Thirdly, Divide and Distract: Culture Wars as a Tool of Economic Power, Another key theme is that social division can be politically useful to those who benefit from the status quo. Reich describes how polarization, resentment, and identity based conflict can redirect public anger away from concentrated economic power and toward scapegoats or rival groups. When politics becomes a constant battle over symbols and grievances, it is easier for powerful interests to avoid scrutiny of tax policy, labor standards, antitrust enforcement, and corporate accountability. The book does not dismiss cultural issues as unimportant, but it argues that they are frequently amplified in ways that fracture potential coalitions around shared material interests. Reich explores how media incentives, algorithm driven outrage, and strategic messaging can intensify fear and mistrust, making collective problem solving harder. This dynamic can also depress turnout, reduce faith in public institutions, and convince people that change is impossible. Reich emphasizes that democracy depends on a minimal level of shared reality and mutual recognition, and that economic reform becomes far more difficult when voters are encouraged to see one another as enemies rather than fellow citizens. By identifying divide and distract tactics, the book aims to help readers separate genuine moral debates from political strategies that keep attention away from who holds power and how that power is maintained.

Fourthly, Rebuilding Countervailing Power: Workers, Consumers, and Communities, Reich frames solutions around restoring countervailing power, meaning institutions and collective capacities that can balance large corporations and wealthy interests. This includes revitalizing labor power through updated labor laws, easier union formation, and protections for workers in nontraditional jobs. It also includes stronger consumer protections and more aggressive competition policy so that dominant firms cannot suppress wages, raise prices, or block new entrants. Reich discusses the importance of civic organizations, local movements, and community based networks that can translate individual frustration into coordinated action. The book suggests that policy change is more likely when people organize, vote, and engage consistently rather than only during presidential elections. Reich also connects countervailing power to public investments that broaden opportunity, such as education, infrastructure, and health access, which can reduce dependence on precarious employment arrangements. Importantly, he treats these measures as mutually reinforcing: stronger worker voice supports fairer distribution, which supports healthier democracy, which in turn makes further reform possible. By stressing organization and institution building, Reich offers a practical lens: the question is not only what policies are good, but who has the power to enact and sustain them in the face of entrenched interests.

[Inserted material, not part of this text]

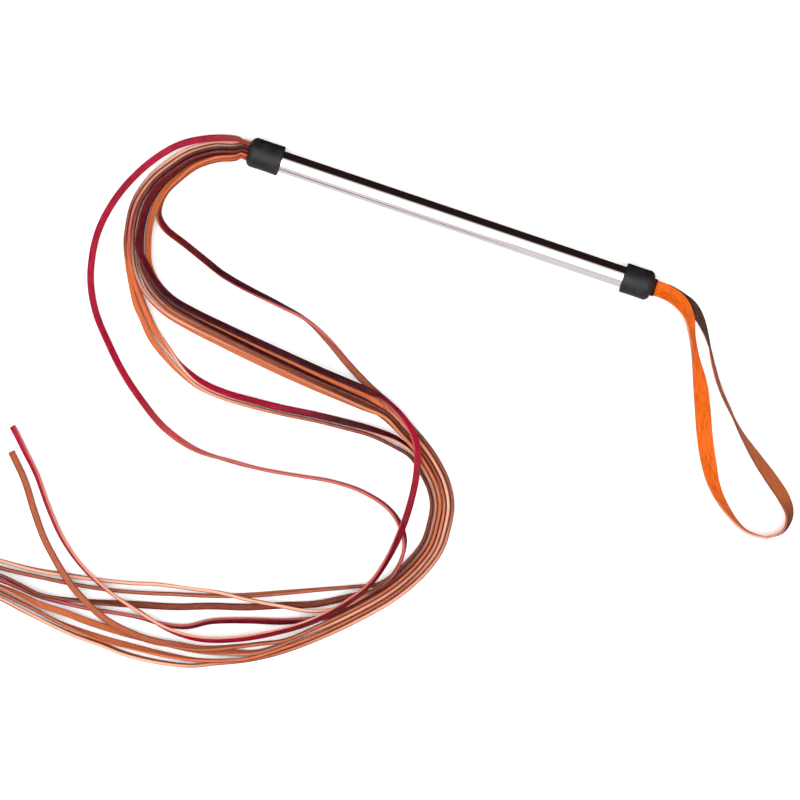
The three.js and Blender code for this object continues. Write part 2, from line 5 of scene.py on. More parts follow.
import bpy
import numpy as np
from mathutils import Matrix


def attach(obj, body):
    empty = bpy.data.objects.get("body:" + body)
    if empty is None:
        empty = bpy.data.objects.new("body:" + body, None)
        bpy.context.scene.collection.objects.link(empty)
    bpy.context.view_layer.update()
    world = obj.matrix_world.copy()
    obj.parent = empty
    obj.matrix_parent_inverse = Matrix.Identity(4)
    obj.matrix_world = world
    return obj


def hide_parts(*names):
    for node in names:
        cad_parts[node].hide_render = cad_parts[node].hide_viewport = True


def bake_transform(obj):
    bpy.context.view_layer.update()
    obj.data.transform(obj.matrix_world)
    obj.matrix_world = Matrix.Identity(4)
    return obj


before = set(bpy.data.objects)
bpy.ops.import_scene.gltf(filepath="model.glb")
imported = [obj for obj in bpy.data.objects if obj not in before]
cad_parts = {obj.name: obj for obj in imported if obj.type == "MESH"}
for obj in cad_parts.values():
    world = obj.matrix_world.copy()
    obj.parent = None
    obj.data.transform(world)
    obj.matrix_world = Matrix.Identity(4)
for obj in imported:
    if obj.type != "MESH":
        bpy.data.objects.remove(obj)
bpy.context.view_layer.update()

# ---- the camera ----
# A long lens straight above the whip, turned so that the handle slopes down to the right and the
# thongs run out of view at the left.
camera_data = bpy.data.cameras.new("camera")
camera_data.lens, camera_data.sensor_width = 150, 36
camera = bpy.data.objects.new("camera", camera_data)
camera.location = (0.0062, -0.1394, 2.484)
camera.rotation_euler = (0, 0, math.radians(18.7))
bpy.context.collection.objects.link(camera)
bpy.context.scene.camera = camera

# ---- the nine thongs ----
# Flat laces cut from one hide, dyed crimson on the grain side and left tan on the flesh side, with
# pale cut edges. They come on edge out of the slot in the head ferrule, and lie in a loose pile.
MM = 0.001
HANDLE_LENGTH = 318 * MM
FERRULE_RADIUS = 11.25 * MM
AXIS_Z = FERRULE_RADIUS * math.cos(math.pi / 48)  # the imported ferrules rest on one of 48 sides
HEAD_X, HEEL_X = -HANDLE_LENGTH / 2, HANDLE_LENGTH / 2
THONG_WIDTH = 5.2 * MM
THONG_THICKNESS = 2.5 * MM
THONG_LENGTH = 870 * MM
THONG_CORNER = 0.9 * MM
FULLER = 0.2 * MM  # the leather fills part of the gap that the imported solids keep
LAY = 0.5 * MM  # between laces that lie on each other
LAY_BESIDE = 0.2 * MM  # the least between laces that lie side by side
ROW_PITCH = THONG_WIDTH + LAY
COLUMN_PITCH = THONG_THICKNESS + LAY
MOUTH_GAP = 0.1 * MM  # between a lace and its end inside the ferrule

# The inner edge of the bundle, from the mouth to the foot, in millimetres from the mouth's middle.
BUNDLE_EDGE = [
    (-8, -11), (-20, -16), (-32, -25), (-40, -36), (-47, -49), (-50, -63), (-49, -78),
    (-45, -92), (-40, -103), (-30, -112), (-16, -119), (3, -123), (25, -126), (49, -129),
    (75, -132), (102, -135), (124, -137), (144, -139), (163, -145), (180, -154), (196, -163),
    (210, -174), (221, -186), (229, -201), (232, -219), (232, -236), (227, -253), (219, -269),
    (208, -285), (193, -302), (176, -319), (158, -335), (140, -349), (120, -361), (98, -371),
]
LANE = (THONG_THICKNESS + 3 * LAY_BESIDE) / MM  # from one thong on its edge to the next


def lane(first, last, lanes, rolls):
    """A thong that runs in the bundle: the bundle's edge, moved aside by its lane number."""
    edge = np.array(BUNDLE_EDGE, float)
    here = np.arange(first, last + 1)
    along = edge[np.minimum(here + 1, len(edge) - 1)] - edge[np.maximum(here - 1, 0)]
    part = np.linspace(0, 1, len(here)) if last > first else np.zeros(1)
    aside = (lanes[0] + (lanes[1] - lanes[0]) * part + 0.5) * LANE / np.hypot(*along.T)
    roll = rolls[0] + (rolls[1] - rolls[0]) * part
    return np.column_stack([edge[here, 0] + along[:, 1] * aside, edge[here, 1] - along[:, 0] * aside, roll])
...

Lastly, A Reform Agenda for a Fairer Economy and Stronger Democracy, The fix, in Reichs telling, is a package of democratic and economic reforms that change incentives and reduce concentrated control. On the democratic side, he points toward measures that reduce the role of big money, improve transparency, expand voting access, and strengthen ethical safeguards so public decisions are more accountable to citizens. On the economic side, he emphasizes fair taxation, robust enforcement of rules against monopoly and fraud, and policies that support wages and basic security. The book frames these as pro market in the sense of making markets genuinely competitive and broadly beneficial rather than dominated by a small set of winners. Reich also highlights the role of narrative, arguing that people need a clear story about why outcomes look the way they do and what collective action can accomplish. Without that story, policy proposals can feel abstract or unrealistic. The agenda is presented not as a single silver bullet but as a set of levers that can shift power back toward the public. By combining institutional reform with civic engagement, Reich aims to show a path that is both morally compelling and strategically grounded. The overall message is that fixing the system requires changing the rules and the power dynamics that decide those rules.